1b-3. Thereafter, the blank is displaced to positions 3 and 4, 
respectively, where a corresponding treatment is repeated, in applicable 
cases. Finally, the blank is displaced to position 5 where the temperature 
conditioning and reforming of the blank described with reference to FIGS. 
4 and 5 take place. In order to enable this reforming, the substrate, i.e. 
the plate 33, is, in position 5, provided with an aperture corresponding 
to the aperture 35 in FIG. 4. When the orientation mandrel has been 
displaced to its lowermost position and all material in the blank has 
passed through the gap between the orientation mandrel and the draw ring, 
compressed air is generally employed to release the reformed blank from 
the orientation mandrel. This is achieved in that the orientation mandrel 
is provided with a channel 62 through which the compressed air passes and 
whereby the reformed blank is blown free of the orientation mandrel. 
Thereafter, the orientation mandrel returns to its starting position. 
In certain embodiments, the channels and ducts for heat carrying medium are 
replaced by electric resistor wires.

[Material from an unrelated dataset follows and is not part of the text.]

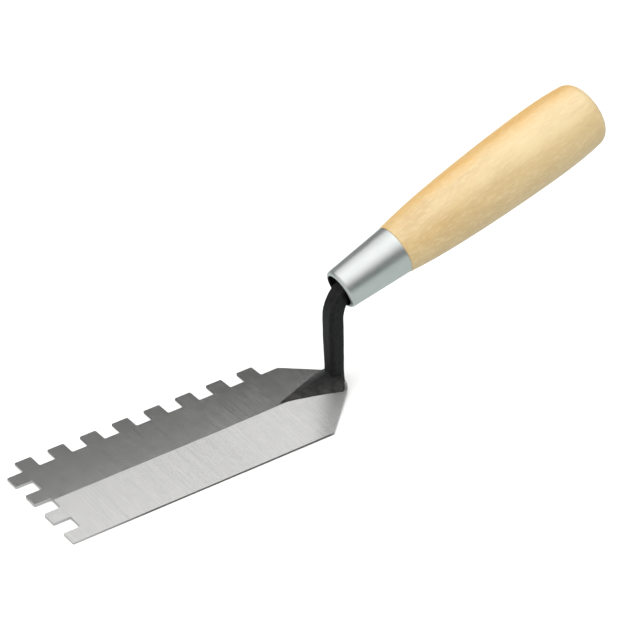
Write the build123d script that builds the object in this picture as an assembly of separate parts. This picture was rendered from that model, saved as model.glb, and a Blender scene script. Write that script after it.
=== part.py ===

The channels and ducts for said 
medium are generally employed only when the holder 30 or the orientation 
mandrel 60, respectively, is used for cooling material in the blank. 
In the foregoing, the invention has been described in connection with 
temperature conditioning of a blank whose material thickness is to be 
reduced in that the blank is to pass through gap 54. It will, however, be 
obvious to one skilled in the art that the technique described above is 
suited for application for temperature conditioning of plastic material as 
a preparatory measure for reforming a blank into a container irrespective 
of the prior art technique employed for such reforming. 
The above detailed description has referred to but a limited number of 
embodiments of the present invention, but it will be readily perceived by 
those skilled in the art that the inventive concept as herein disclosed 
encompasses a large number of embodiments without departing from the 
spirit and scope of the appended claims.